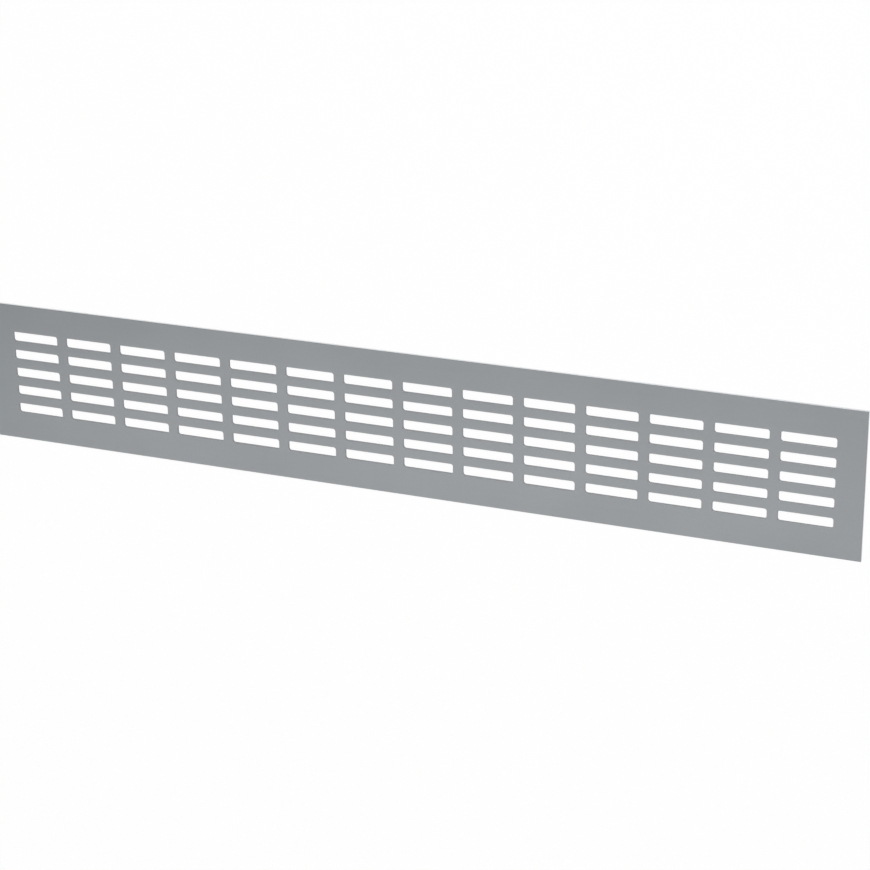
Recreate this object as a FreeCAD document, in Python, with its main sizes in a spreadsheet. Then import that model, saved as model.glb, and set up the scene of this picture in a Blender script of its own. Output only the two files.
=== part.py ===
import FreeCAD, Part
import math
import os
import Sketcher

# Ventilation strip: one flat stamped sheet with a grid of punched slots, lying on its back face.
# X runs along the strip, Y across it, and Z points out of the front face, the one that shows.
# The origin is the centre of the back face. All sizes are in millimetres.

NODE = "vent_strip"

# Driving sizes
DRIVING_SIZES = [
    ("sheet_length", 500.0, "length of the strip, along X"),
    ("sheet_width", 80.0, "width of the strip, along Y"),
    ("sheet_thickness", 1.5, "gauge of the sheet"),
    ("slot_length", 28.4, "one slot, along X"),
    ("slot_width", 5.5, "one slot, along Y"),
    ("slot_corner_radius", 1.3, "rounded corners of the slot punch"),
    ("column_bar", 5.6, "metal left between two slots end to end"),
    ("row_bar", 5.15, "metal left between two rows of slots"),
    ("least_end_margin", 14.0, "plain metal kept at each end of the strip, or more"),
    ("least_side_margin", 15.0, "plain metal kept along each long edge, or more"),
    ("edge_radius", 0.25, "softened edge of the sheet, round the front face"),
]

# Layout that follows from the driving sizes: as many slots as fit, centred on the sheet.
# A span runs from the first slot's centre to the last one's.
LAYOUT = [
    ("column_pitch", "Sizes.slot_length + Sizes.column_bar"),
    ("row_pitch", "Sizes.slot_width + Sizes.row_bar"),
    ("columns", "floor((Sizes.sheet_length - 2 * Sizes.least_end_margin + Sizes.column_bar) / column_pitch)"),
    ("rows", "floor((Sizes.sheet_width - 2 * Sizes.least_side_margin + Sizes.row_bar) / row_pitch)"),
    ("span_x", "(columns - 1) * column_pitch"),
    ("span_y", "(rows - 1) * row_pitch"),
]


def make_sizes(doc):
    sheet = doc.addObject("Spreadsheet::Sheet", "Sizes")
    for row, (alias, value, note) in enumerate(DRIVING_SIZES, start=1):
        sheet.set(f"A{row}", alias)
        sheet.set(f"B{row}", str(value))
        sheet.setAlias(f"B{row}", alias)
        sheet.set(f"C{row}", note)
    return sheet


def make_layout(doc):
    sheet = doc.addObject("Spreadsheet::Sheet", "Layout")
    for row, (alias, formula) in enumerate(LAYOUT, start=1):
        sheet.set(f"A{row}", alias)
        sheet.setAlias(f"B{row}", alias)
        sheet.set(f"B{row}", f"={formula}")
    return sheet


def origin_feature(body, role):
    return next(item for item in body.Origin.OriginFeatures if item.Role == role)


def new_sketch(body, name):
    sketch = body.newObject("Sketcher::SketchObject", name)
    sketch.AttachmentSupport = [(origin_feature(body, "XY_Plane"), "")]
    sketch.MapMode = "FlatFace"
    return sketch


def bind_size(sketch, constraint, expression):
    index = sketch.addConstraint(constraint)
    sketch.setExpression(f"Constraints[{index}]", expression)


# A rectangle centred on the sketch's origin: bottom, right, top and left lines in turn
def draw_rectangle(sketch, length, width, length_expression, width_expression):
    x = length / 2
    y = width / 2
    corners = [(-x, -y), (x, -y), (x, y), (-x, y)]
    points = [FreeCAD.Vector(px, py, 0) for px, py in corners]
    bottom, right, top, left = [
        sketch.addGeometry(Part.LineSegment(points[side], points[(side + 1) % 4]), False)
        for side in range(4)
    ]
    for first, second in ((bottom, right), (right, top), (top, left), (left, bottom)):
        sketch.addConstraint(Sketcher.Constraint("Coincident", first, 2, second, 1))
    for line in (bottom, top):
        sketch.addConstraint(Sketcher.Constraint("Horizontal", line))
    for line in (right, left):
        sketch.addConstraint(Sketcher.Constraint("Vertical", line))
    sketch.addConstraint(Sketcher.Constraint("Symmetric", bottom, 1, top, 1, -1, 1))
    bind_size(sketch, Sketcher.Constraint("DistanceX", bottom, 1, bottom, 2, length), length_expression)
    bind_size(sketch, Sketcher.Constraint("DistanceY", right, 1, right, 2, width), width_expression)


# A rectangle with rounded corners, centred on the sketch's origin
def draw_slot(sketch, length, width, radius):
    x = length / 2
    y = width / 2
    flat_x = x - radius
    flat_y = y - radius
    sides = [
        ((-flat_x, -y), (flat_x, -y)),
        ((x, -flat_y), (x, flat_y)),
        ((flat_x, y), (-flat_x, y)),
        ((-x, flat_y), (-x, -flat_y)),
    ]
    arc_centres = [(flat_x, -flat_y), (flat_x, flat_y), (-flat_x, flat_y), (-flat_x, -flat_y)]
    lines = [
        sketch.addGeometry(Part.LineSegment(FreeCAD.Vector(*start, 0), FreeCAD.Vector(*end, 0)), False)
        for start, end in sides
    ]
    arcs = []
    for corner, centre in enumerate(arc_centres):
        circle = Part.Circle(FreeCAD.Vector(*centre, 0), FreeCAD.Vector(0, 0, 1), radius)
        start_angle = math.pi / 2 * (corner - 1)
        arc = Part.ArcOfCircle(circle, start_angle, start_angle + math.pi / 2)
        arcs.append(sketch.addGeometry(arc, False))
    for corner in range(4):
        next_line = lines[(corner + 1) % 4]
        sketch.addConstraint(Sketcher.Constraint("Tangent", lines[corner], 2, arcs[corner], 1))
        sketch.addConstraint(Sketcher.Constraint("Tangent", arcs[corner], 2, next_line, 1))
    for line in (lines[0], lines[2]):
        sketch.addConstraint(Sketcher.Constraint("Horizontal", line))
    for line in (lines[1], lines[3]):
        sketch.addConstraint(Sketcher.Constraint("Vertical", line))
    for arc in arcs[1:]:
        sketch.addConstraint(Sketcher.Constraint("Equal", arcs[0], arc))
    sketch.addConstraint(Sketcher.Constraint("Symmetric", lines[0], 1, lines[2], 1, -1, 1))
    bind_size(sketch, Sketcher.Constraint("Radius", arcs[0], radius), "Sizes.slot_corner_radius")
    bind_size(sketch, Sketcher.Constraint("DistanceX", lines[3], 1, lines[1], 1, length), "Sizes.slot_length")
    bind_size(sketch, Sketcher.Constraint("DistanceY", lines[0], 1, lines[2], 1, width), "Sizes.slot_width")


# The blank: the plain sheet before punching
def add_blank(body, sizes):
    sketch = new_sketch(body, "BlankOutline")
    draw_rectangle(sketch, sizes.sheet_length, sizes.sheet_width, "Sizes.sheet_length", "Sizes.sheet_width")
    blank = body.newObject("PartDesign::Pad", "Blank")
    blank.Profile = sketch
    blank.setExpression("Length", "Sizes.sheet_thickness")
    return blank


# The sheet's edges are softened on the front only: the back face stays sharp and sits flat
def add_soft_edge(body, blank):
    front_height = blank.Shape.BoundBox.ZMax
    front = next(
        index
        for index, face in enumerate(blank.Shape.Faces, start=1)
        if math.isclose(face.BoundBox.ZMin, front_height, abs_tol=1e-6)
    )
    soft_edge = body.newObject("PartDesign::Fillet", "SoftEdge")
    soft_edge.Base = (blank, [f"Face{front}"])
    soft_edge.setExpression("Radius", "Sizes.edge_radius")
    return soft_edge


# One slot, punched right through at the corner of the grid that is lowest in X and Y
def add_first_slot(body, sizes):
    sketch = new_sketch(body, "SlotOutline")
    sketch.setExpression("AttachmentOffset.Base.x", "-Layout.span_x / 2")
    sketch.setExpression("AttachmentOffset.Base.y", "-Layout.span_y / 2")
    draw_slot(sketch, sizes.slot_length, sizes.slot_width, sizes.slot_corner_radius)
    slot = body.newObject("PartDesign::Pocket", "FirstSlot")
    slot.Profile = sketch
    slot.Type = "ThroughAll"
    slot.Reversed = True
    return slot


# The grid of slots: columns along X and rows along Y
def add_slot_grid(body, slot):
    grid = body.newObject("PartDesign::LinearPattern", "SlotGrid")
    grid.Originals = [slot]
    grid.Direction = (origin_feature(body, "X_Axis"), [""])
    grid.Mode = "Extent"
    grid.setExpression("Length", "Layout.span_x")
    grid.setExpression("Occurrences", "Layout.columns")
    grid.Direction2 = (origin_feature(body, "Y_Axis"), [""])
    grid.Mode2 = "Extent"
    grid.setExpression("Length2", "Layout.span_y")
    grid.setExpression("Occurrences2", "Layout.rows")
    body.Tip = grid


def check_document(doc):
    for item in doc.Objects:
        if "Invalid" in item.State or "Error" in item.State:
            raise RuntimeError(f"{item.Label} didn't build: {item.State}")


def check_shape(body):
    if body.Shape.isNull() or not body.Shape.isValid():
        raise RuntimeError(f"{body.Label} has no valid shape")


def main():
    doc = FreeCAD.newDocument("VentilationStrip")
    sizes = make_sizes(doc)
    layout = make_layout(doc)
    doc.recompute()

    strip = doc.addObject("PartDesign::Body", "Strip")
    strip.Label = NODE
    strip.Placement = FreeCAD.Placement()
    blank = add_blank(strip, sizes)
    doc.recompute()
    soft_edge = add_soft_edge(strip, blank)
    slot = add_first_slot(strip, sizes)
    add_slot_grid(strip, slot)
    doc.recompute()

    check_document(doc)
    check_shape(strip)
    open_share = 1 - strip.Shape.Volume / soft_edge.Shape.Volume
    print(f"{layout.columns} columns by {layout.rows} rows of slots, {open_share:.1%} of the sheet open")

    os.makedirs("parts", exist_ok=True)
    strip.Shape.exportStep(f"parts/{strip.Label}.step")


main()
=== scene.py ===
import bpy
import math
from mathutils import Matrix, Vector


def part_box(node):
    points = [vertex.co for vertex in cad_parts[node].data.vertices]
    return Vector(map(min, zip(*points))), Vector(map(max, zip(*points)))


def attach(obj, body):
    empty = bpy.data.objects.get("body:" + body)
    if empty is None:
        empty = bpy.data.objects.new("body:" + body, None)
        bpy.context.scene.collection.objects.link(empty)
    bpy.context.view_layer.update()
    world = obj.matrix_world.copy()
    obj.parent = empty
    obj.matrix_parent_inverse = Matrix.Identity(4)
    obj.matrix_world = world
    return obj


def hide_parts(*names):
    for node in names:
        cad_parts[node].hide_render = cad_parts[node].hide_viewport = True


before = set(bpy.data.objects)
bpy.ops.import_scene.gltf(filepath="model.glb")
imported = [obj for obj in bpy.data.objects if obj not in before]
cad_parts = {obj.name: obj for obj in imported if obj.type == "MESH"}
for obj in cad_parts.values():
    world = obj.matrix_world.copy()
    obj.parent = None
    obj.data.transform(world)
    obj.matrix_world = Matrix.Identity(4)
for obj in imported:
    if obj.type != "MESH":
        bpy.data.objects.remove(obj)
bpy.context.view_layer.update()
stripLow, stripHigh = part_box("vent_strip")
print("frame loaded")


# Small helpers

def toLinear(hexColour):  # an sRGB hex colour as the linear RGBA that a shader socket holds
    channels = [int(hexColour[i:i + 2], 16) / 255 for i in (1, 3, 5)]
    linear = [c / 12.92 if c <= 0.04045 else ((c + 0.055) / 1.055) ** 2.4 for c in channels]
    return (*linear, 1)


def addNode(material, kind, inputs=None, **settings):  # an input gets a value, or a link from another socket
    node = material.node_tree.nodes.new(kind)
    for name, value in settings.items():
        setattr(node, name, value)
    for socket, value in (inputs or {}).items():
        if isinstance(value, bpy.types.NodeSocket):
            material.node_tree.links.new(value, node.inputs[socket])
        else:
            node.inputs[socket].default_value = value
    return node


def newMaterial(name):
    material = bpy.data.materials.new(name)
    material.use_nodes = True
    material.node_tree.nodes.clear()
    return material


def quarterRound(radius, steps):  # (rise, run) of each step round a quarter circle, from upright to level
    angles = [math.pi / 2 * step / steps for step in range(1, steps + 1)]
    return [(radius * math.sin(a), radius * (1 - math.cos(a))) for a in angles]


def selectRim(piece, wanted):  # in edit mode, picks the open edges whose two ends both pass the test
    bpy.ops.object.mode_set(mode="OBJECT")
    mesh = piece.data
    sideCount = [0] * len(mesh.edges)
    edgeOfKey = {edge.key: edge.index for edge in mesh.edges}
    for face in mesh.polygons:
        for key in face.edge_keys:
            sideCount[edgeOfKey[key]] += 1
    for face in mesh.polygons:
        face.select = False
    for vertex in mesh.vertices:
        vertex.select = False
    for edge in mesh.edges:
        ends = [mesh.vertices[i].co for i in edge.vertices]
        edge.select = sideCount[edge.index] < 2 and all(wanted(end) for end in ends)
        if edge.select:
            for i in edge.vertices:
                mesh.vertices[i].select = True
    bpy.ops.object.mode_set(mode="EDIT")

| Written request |
The lines above from the one containing "sizes = make_sizes(doc)" through the one containing "in imported if" are to be set down exactly, and no others.

| Exercise answer |
    sizes = make_sizes(doc)
    layout = make_layout(doc)
    doc.recompute()

    strip = doc.addObject("PartDesign::Body", "Strip")
    strip.Label = NODE
    strip.Placement = FreeCAD.Placement()
    blank = add_blank(strip, sizes)
    doc.recompute()
    soft_edge = add_soft_edge(strip, blank)
    slot = add_first_slot(strip, sizes)
    add_slot_grid(strip, slot)
    doc.recompute()

    check_document(doc)
    check_shape(strip)
    open_share = 1 - strip.Shape.Volume / soft_edge.Shape.Volume
    print(f"{layout.columns} columns by {layout.rows} rows of slots, {open_share:.1%} of the sheet open")

    os.makedirs("parts", exist_ok=True)
    strip.Shape.exportStep(f"parts/{strip.Label}.step")


main()
=== scene.py ===
import bpy
import math
from mathutils import Matrix, Vector


def part_box(node):
    points = [vertex.co for vertex in cad_parts[node].data.vertices]
    return Vector(map(min, zip(*points))), Vector(map(max, zip(*points)))


def attach(obj, body):
    empty = bpy.data.objects.get("body:" + body)
    if empty is None:
        empty = bpy.data.objects.new("body:" + body, None)
        bpy.context.scene.collection.objects.link(empty)
    bpy.context.view_layer.update()
    world = obj.matrix_world.copy()
    obj.parent = empty
    obj.matrix_parent_inverse = Matrix.Identity(4)
    obj.matrix_world = world
    return obj


def hide_parts(*names):
    for node in names:
        cad_parts[node].hide_render = cad_parts[node].hide_viewport = True


before = set(bpy.data.objects)
bpy.ops.import_scene.gltf(filepath="model.glb")
imported = [obj for obj in bpy.data.objects if obj not in before]
cad_parts = {obj.name: obj for obj in imported if obj.type == "MESH"}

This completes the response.